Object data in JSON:
▶

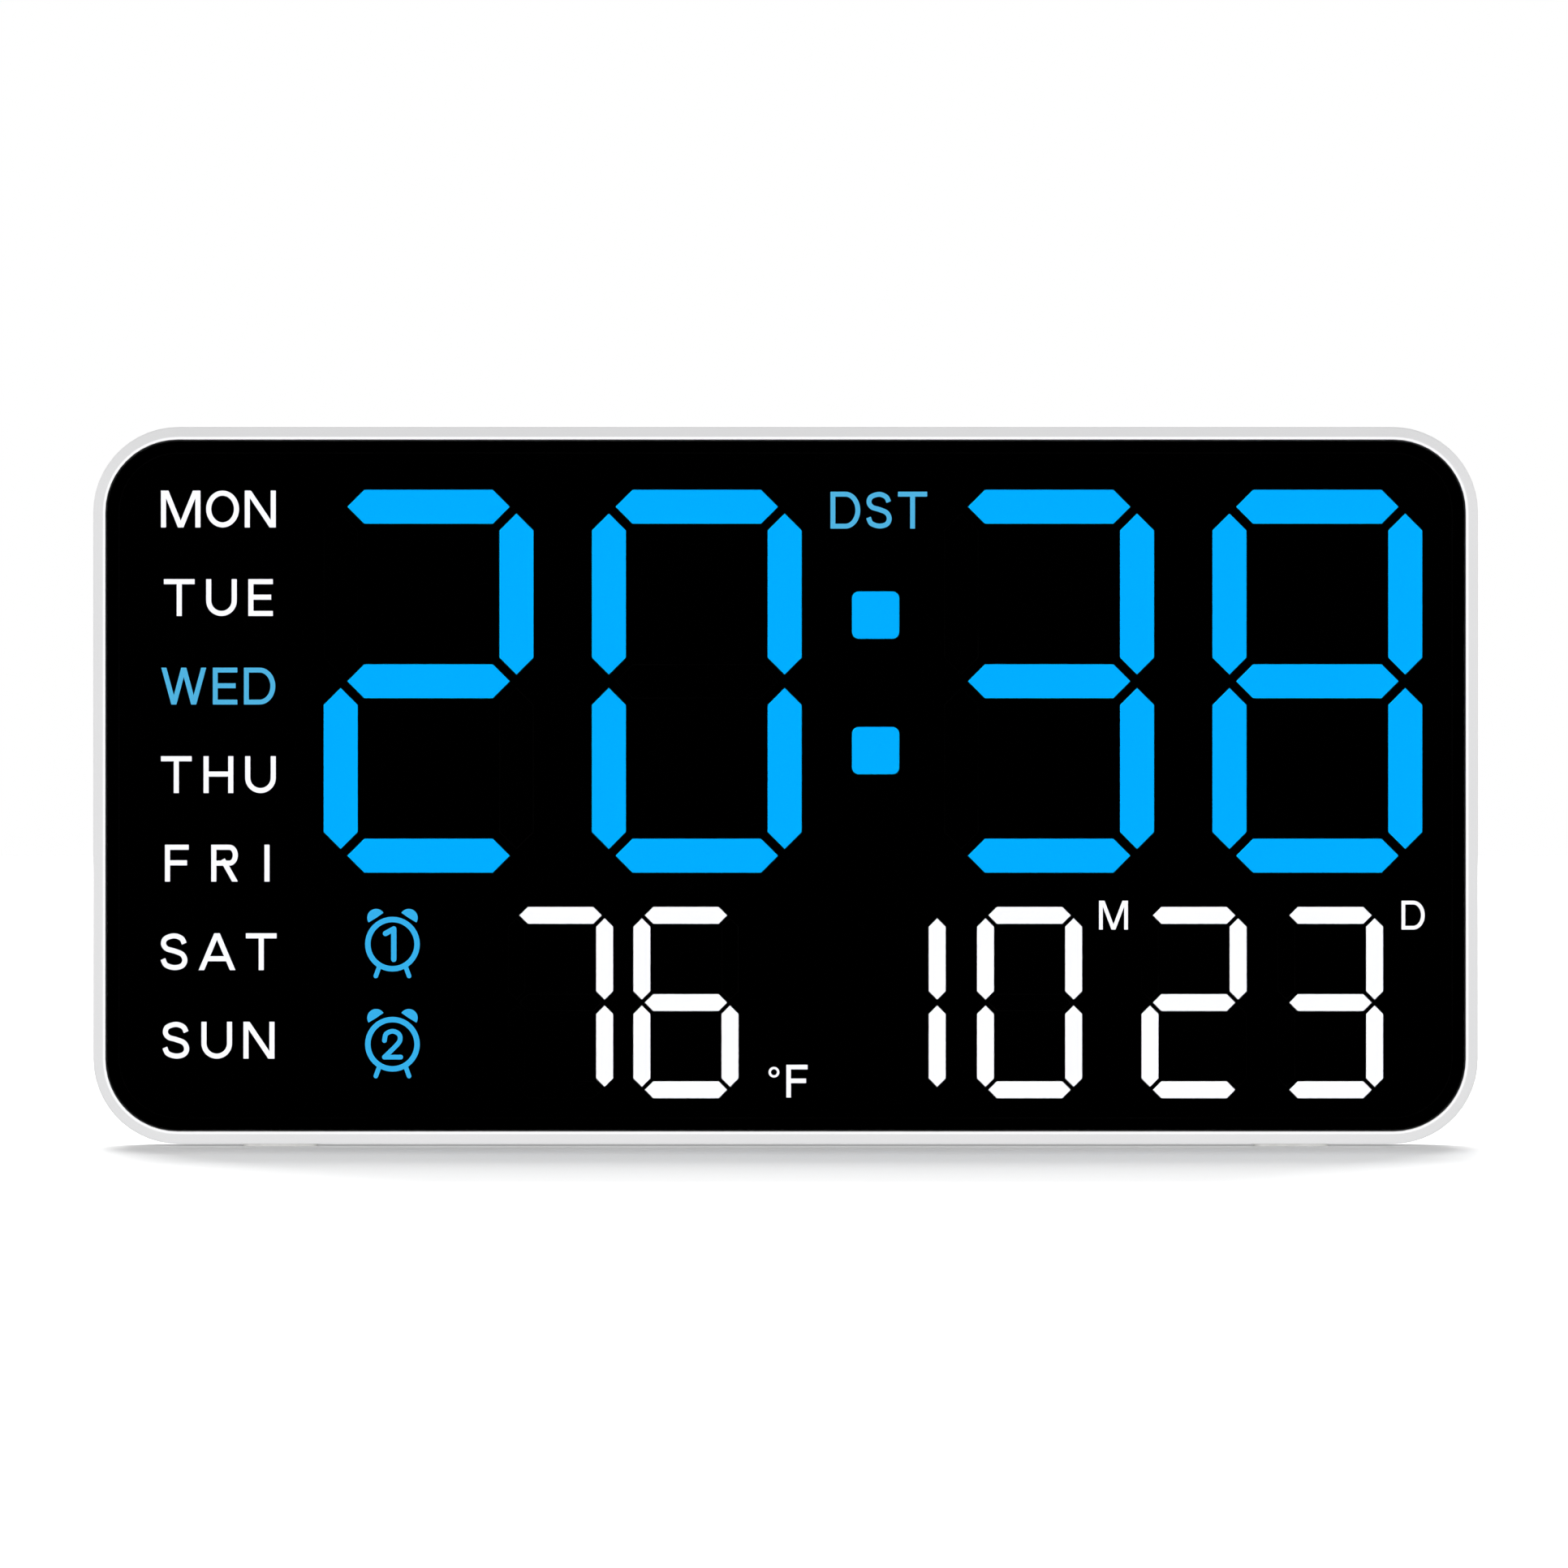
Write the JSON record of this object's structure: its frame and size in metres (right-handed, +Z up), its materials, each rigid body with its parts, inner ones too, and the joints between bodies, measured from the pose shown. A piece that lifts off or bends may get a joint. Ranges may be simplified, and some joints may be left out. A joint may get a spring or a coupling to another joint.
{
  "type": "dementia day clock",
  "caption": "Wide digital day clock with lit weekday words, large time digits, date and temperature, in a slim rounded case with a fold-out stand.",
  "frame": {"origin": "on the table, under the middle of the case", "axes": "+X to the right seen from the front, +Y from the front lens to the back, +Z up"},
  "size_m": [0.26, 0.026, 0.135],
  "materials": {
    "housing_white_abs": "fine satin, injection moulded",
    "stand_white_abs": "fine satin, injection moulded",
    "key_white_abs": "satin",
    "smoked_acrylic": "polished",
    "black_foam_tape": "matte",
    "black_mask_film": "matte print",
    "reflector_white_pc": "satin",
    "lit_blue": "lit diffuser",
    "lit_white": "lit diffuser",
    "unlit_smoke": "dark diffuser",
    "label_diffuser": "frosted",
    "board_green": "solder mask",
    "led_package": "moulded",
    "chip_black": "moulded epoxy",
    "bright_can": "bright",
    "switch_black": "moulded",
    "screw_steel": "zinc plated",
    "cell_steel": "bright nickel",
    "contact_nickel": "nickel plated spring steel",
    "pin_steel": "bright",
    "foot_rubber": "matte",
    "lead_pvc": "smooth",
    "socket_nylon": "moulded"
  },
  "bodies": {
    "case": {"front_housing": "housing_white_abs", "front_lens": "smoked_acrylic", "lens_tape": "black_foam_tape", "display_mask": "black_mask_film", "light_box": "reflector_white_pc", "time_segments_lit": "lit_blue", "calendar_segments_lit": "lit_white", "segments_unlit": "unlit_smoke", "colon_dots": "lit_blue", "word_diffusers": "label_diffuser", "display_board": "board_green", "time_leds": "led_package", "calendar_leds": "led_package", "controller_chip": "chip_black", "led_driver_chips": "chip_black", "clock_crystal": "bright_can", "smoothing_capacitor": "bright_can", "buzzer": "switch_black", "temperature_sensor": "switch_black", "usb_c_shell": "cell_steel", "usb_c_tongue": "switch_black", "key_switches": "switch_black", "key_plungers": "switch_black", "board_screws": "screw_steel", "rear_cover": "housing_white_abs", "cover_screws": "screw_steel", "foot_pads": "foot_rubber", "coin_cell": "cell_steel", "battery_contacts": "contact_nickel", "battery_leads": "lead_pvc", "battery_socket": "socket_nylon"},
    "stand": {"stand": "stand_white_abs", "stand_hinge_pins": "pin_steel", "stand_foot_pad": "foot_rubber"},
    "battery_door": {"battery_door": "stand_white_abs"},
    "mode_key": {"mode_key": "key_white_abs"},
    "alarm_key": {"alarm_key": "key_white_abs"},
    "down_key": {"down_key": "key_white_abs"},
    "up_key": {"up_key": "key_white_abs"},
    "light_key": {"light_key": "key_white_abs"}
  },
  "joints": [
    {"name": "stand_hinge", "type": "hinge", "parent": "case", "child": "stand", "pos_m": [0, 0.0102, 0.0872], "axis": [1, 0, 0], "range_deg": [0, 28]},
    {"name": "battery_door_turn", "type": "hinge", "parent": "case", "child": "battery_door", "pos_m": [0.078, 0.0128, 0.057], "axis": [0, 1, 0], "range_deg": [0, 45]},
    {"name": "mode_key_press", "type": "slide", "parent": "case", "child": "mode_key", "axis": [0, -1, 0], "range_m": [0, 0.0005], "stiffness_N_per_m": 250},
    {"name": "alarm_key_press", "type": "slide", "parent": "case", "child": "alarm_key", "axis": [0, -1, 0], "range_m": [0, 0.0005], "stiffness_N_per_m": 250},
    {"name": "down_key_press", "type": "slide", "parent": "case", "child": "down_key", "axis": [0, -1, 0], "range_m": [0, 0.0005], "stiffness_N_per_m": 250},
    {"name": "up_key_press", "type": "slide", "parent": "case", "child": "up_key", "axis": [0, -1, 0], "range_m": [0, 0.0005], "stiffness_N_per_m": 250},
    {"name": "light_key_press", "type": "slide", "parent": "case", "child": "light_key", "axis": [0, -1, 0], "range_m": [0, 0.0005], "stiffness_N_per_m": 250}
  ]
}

◀
▶

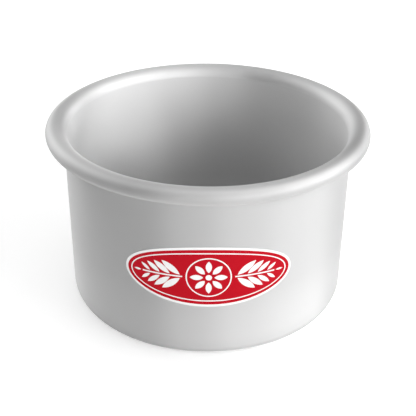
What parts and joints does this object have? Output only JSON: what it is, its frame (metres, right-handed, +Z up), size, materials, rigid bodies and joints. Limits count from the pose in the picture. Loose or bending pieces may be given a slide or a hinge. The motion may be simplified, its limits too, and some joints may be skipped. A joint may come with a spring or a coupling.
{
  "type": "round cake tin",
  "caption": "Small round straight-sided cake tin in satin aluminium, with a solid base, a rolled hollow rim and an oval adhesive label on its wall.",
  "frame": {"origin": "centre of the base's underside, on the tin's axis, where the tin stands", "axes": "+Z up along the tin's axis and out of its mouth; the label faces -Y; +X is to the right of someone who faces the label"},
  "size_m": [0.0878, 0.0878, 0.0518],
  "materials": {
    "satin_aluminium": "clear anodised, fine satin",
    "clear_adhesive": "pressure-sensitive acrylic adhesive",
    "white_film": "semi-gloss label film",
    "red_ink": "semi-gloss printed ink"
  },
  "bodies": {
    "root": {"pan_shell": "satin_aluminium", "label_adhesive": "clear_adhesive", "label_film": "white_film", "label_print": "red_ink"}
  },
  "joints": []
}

◀

*What to do:*
Identify which lines contain the word "handed" and copy each one.

*Answer:*
Write the JSON record of this object's structure: its frame and size in metres (right-handed, +Z up), its materials, each rigid body with its parts, inner ones too, and the joints between bodies, measured from the pose shown. A piece that lifts off or bends may get a joint. Ranges may be simplified, and some joints may be left out. A joint may get a spring or a coupling to another joint.
What parts and joints does this object have? Output only JSON: what it is, its frame (metres, right-handed, +Z up), size, materials, rigid bodies and joints. Limits count from the pose in the picture. Loose or bending pieces may be given a slide or a hinge. The motion may be simplified, its limits too, and some joints may be skipped. A joint may come with a spring or a coupling.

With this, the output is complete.